自分の家族しかいない無人島で住んでいると考えてみましょう。たくさん働いて、農作物が多く採れれば、お腹いっぱい食べることができます。

国民が100のものを生産すれば100の豊かさを享受でき、50のものを生産すれば50の豊かさを享受できるのです。そして、お金は仲介しているにすぎません(数字自体も、絶対的な豊かさを表しているわけではありません)。

50年前に1億円持っていた人が、1億円のパソコンを買ったとします。現代、10万円持っている人が10万円のパソコンを買いました。でも、現代の10万円のパソコンの方が高性能です。
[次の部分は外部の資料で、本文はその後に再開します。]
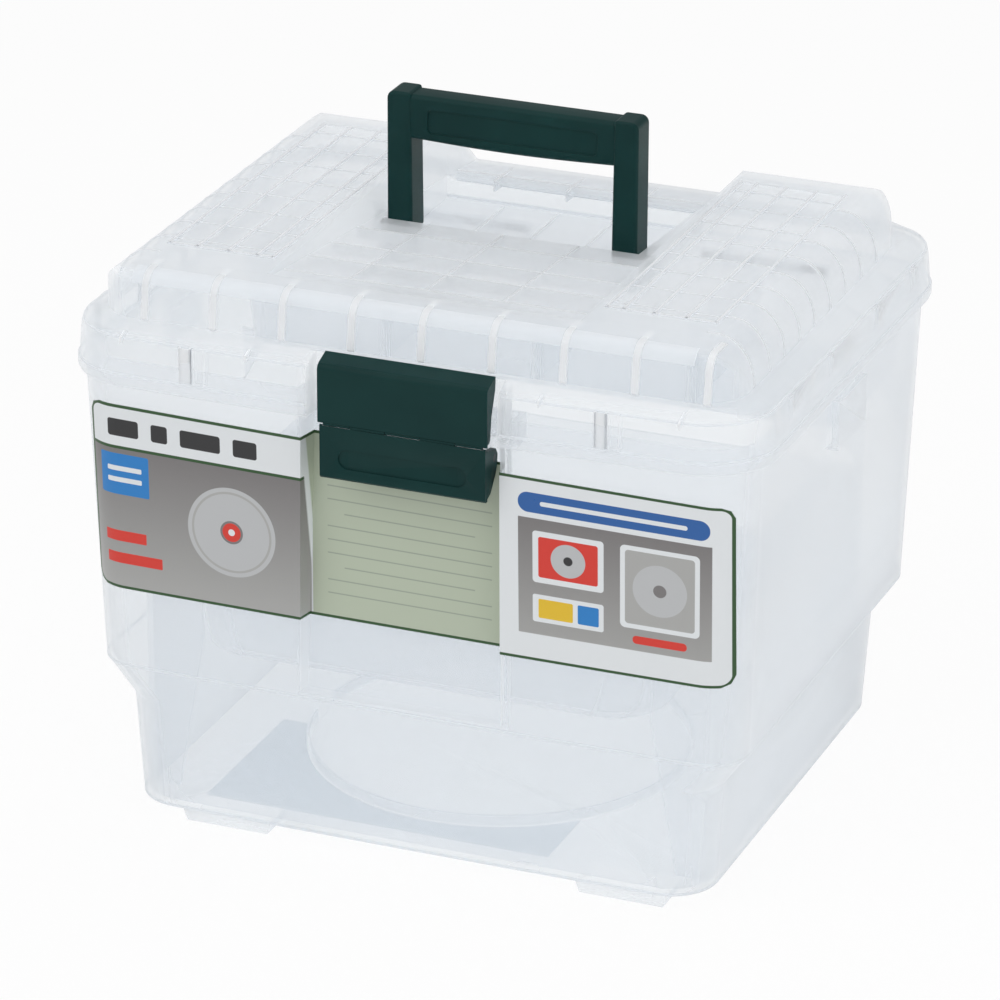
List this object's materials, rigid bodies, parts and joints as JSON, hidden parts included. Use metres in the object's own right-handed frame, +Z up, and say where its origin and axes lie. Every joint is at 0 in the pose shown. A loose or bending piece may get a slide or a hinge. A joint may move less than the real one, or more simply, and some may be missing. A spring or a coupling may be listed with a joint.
{
  "type": "saw blade storage case",
  "caption": "Translucent plastic carry case with a hinged lid, folding handle, front latch, lift-out saw tray over a blade well and a divided parts tray.",
  "frame": {"origin": "on the ground under the middle of the case's outline, which runs from -153.5 to 153.4 mm front to back", "axes": "+Z up, the latch and label face -Y, +X to the right seen from the front"},
  "size_m": [0.37, 0.3068, 0.3585],
  "materials": {
    "milky_plastic": "satin",
    "green_plastic": "satin",
    "pin_steel": "satin",
    "printed_paper": "gloss"
  },
  "bodies": {
    "body": {"body_shell": "milky_plastic", "front_sheet": "printed_paper", "hinge_pin_left": "pin_steel", "hinge_pin_right": "pin_steel", "latch_pivot_pin": "pin_steel"},
    "lid": {"lid_shell": "milky_plastic"},
    "handle": {"handle_bail": "green_plastic"},
    "lever": {"latch_lever": "green_plastic", "latch_link_pin": "pin_steel"},
    "hook": {"latch_hook": "green_plastic"},
    "saw_insert": {"saw_tray": "milky_plastic"},
    "parts_insert": {"accessory_tray": "milky_plastic"},
    "left_divider": {"divider_left": "milky_plastic"},
    "middle_divider": {"divider_middle": "milky_plastic"},
    "right_divider": {"divider_right": "milky_plastic"}
  },
  "joints": [
    {"name": "lid_hinge", "type": "hinge", "parent": "body", "child": "lid", "pos_m": [0, 0.1492, 0.236], "axis": [-1, 0, 0], "range_deg": [0, 105]},
    {"name": "handle_pivot", "type": "hinge", "parent": "lid", "child": "handle", "pos_m": [-0.0012, 0.01, 0.283], "axis": [-1, 0, 0], "range_deg": [0, 90]},
    {"name": "latch_lever_pivot", "type": "hinge", "parent": "body", "child": "lever", "pos_m": [0.0035, -0.1398, 0.23], "axis": [-1, 0, 0], "range_deg": [0, 35]},
    {"name": "latch_crease_pivot", "type": "hinge", "parent": "lever", "child": "hook", "pos_m": [0.0035, -0.151, 0.239], "axis": [1, 0, 0], "range_deg": [0, 80]},
    {"name": "saw_tray_lift", "type": "slide", "parent": "body", "child": "saw_insert", "axis": [0, 0, 1], "range_m": [0, 0.045]},
    {"name": "parts_tray_lift", "type": "slide", "parent": "body", "child": "parts_insert", "axis": [0, 0, 1], "range_m": [0, 0.014]},
    {"name": "left_divider_lift", "type": "slide", "parent": "parts_insert", "child": "left_divider", "axis": [0, 0, 1], "range_m": [0, 0.01]},
    {"name": "middle_divider_lift", "type": "slide", "parent": "parts_insert", "child": "middle_divider", "axis": [0, 0, 1], "range_m": [0, 0.01]},
    {"name": "right_divider_lift", "type": "slide", "parent": "parts_insert", "child": "right_divider", "axis": [0, 0, 1], "range_m": [0, 0.01]}
  ],
  "couplings": [
    {"joint": "latch_crease_pivot", "follows": "latch_lever_pivot", "ratio": 2.2}
  ]
}
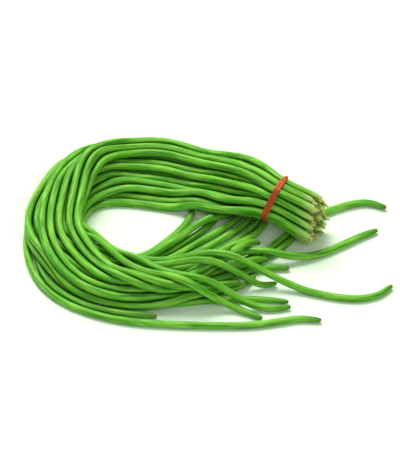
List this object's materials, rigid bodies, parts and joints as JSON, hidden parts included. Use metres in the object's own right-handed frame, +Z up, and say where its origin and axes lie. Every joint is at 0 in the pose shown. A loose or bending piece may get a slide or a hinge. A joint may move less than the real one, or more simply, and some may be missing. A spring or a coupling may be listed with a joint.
{
  "type": "yardlong bean bunch",
  "caption": "Fresh yardlong beans tied near their stem ends with a red rubber band, folded back in a loop so that the tips fan out beside the tied end",
  "frame": {"origin": "Middle of the bounding box in X and Y, on the surface that the bunch lies on.", "axes": "+X points to the right of the picture, where the stem ends and tips lie; +Y points away from the viewer, towards the back run of the loop; +Z points up."},
  "size_m": [0.3698, 0.277, 0.0637],
  "materials": {
    "bean": "fresh green pod skin, softly glossy, with pale stem ends and dark tips",
    "band": "red rubber, satin"
  },
  "bodies": {
    "root": {"bean_01": "bean", "bean_02": "bean", "bean_03": "bean", "bean_04": "bean", "bean_05": "bean", "bean_06": "bean", "bean_07": "bean", "bean_08": "bean", "bean_09": "bean", "bean_10": "bean", "bean_11": "bean", "bean_12": "bean", "bean_13": "bean", "bean_14": "bean", "bean_15": "bean", "bean_16": "bean", "bean_17": "bean", "bean_18": "bean", "bean_19": "bean", "bean_20": "bean", "bean_21": "bean", "bean_22": "bean", "bean_23": "bean", "bean_24": "bean", "bean_25": "bean", "bean_26": "bean", "rubber_band": "band"}
  },
  "joints": []
}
価格は希少性(需給バランスの一つ)で大きく左右しますが、豊かさと比例するわけではありません。

無駄な財政支出が、無駄なことに供給力(生産力)を浪費させ、国民の購買力を奪うのです。

ただ、お金の方は短期で素早く行き渡りますが、産業から産業へ企業が業態を変えたり、転職したりは時間がかかりますので、以上に書いてきたのは、長期の話です。

繰り返しますが、実際の経済は複雑です。わかりやすく単純化していますので、正確ではありません。基本的な考え方として捉えてください。

自分が欲しいものを自分で買うか?政府に選んでもらうか?

令和2、3年度新型コロナ地方創生臨時交付金が16兆円。一方、令和2年度の源泉所得税総額も16兆円です。果たして、地方創生臨時交付金の16兆円で、私たちが欲しいものが生産されて、私たちの豊かさにつながったでしょうか?

16兆円分も欲しくもないものを生産されるより、16兆円分の欲しいものを自分たちで、それぞれ、選んで生産してもらったほうがいいことないですか。

下記リンクは、その地方創生臨時交付金を、自治体ごとに検索できます。自治体ごとの全事業一覧もあります。

ここで、自分の住んでいる自治体を検索し、その全ての事業を確認し、これと、所得税ゼロにになったとして、その分のお金で自分の好きな用途に使うのと比較して、どちらが良いか考えてみませんか。

繰り返しますが、私たちは、増税によって貧しくなるのではありません。無駄な財政支出によって限られた生産能力を無駄に使われて、貧しくなるのです。そして、無駄か有効かは、政府ではなく国民が決めます。

筆者は「減税派」ですが、減税そのものが目的ではありません。減税が、無駄な財政支出に対する歯止めになるから、減税推しなのです。